Work instructions | Copy out exactly the lines from the first line of the material below through the line containing "# Equipment box with its two round covers", and nothing beyond them.

Provided material |
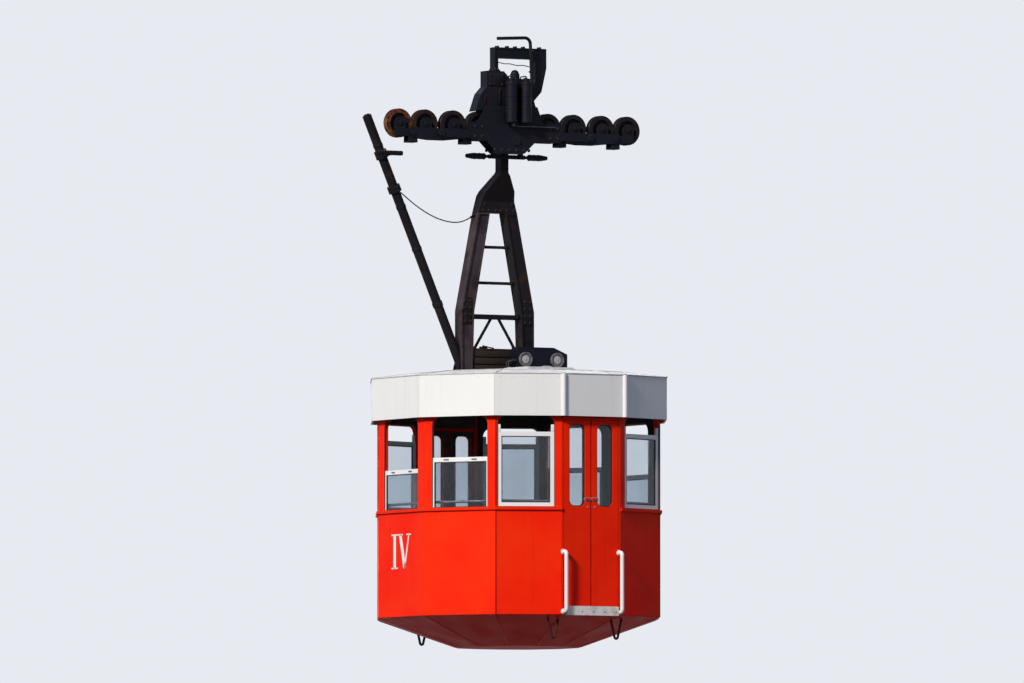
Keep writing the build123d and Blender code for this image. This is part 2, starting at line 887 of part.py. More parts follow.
with BuildPart() as foot_beam:
    with BuildSketch(Plane.XZ.offset(-(leg_y - foot_beam_depth / 2))):
        with BuildLine():
            Polyline(
                (-leg_inner_x(foot_beam_top_z), foot_beam_top_z),
                (leg_inner_x(foot_beam_top_z), foot_beam_top_z),
                (leg_foot_x[0], base_top_z),
                (-leg_foot_x[0], base_top_z),
                close=True,
            )
        make_face()
    extrude(amount=-foot_beam_depth)
    beam_hole_h = foot_beam_h - 2 * foot_beam_flange
    beam_hole_depth = (foot_beam_depth - foot_beam_web) / 2
    for face_y, depth in ((leg_y - foot_beam_depth / 2, -1), (leg_y + foot_beam_depth / 2, 1)):
        with BuildSketch(Plane.XZ.offset(-face_y)):
            with Locations((0, (foot_beam_top_z + base_top_z) / 2)):
                Rectangle(4 * leg_foot_x[0], beam_hole_h)
        extrude(amount=depth * beam_hole_depth, mode=Mode.SUBTRACT)
foot_beam.part.label = "foot_beam"
export_step(foot_beam.part, "parts/foot_beam.step")


# Base plate on the roof

with BuildPart() as base_plate:
    with BuildSketch(Plane.XY.offset(roof_top_z)):
        with Locations((sum(base_plate_x) / 2, sum(base_plate_y) / 2)):
            Rectangle(base_plate_x[1] - base_plate_x[0], base_plate_y[1] - base_plate_y[0])
    extrude(amount=base_plate_t)
base_plate.part.label = "base_plate"
export_step(base_plate.part, "parts/base_plate.step")


# Equipment box with its two round covers

with BuildPart() as equipment_box:
    with BuildSketch(Plane.XZ.offset(-box_y[0])):
        with BuildLine():
            Polyline(
                (box_x[0], base_top_z),
                (box_x[1], base_top_z),
                (box_x[1], base_top_z + box_h - box_chamfer[1]),
                (box_x[1] - box_chamfer[0], base_top_z + box_h),
                (box_x[0], base_top_z + box_h),
                close=True,
            )
        make_face()
    extrude(amount=-(box_y[1] - box_y[0]))
    with BuildSketch(Plane.XY.offset(base_top_z)):
        with Locations(((box_x[0] + box_x[1]) / 2, sum(box_y) / 2)):
            Rectangle(box_x[1] - box_x[0] - 2 * box_wall, box_y[1] - box_y[0] - 2 * box_wall)
    extrude(amount=box_h - box_chamfer[1] - box_wall, mode=Mode.SUBTRACT)
equipment_box.part.label = "equipment_box"
export_step(equipment_box.part, "parts/equipment_box.step")

with BuildPart() as box_covers:
    cover_z = base_top_z + box_h - cover_drop
    for x in cover_x:
        with BuildSketch(Plane.XZ.offset(-box_y[0])):
            with Locations((x, cover_z)):
                Circle(cover_r)
        extrude(amount=cover_t)
        with BuildSketch(Plane.XZ.offset(-box_y[0] + cover_t)):
            with Locations((x, cover_z)):
                Circle(cover_r - cover_rim)
        extrude(amount=-cover_recess, mode=Mode.SUBTRACT)
box_covers.part.label = "box_covers"
export_step(box_covers.part, "parts/box_covers.step")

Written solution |
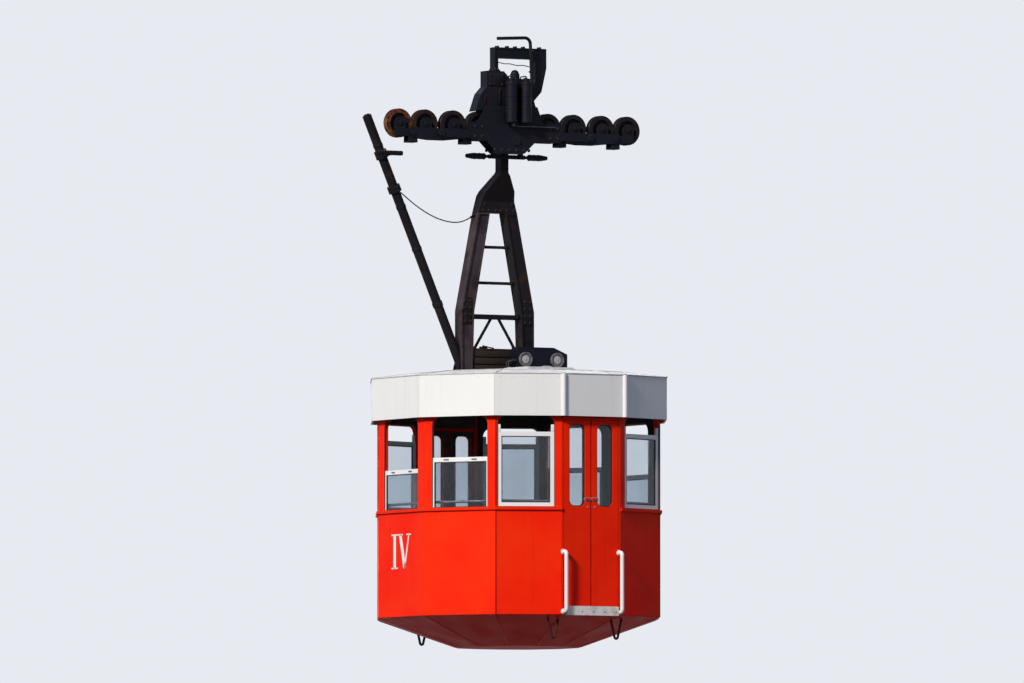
Keep writing the build123d and Blender code for this image. This is part 2, starting at line 887 of part.py. More parts follow.
with BuildPart() as foot_beam:
    with BuildSketch(Plane.XZ.offset(-(leg_y - foot_beam_depth / 2))):
        with BuildLine():
            Polyline(
                (-leg_inner_x(foot_beam_top_z), foot_beam_top_z),
                (leg_inner_x(foot_beam_top_z), foot_beam_top_z),
                (leg_foot_x[0], base_top_z),
                (-leg_foot_x[0], base_top_z),
                close=True,
            )
        make_face()
    extrude(amount=-foot_beam_depth)
    beam_hole_h = foot_beam_h - 2 * foot_beam_flange
    beam_hole_depth = (foot_beam_depth - foot_beam_web) / 2
    for face_y, depth in ((leg_y - foot_beam_depth / 2, -1), (leg_y + foot_beam_depth / 2, 1)):
        with BuildSketch(Plane.XZ.offset(-face_y)):
            with Locations((0, (foot_beam_top_z + base_top_z) / 2)):
                Rectangle(4 * leg_foot_x[0], beam_hole_h)
        extrude(amount=depth * beam_hole_depth, mode=Mode.SUBTRACT)
foot_beam.part.label = "foot_beam"
export_step(foot_beam.part, "parts/foot_beam.step")


# Base plate on the roof

with BuildPart() as base_plate:
    with BuildSketch(Plane.XY.offset(roof_top_z)):
        with Locations((sum(base_plate_x) / 2, sum(base_plate_y) / 2)):
            Rectangle(base_plate_x[1] - base_plate_x[0], base_plate_y[1] - base_plate_y[0])
    extrude(amount=base_plate_t)
base_plate.part.label = "base_plate"
export_step(base_plate.part, "parts/base_plate.step")


# Equipment box with its two round covers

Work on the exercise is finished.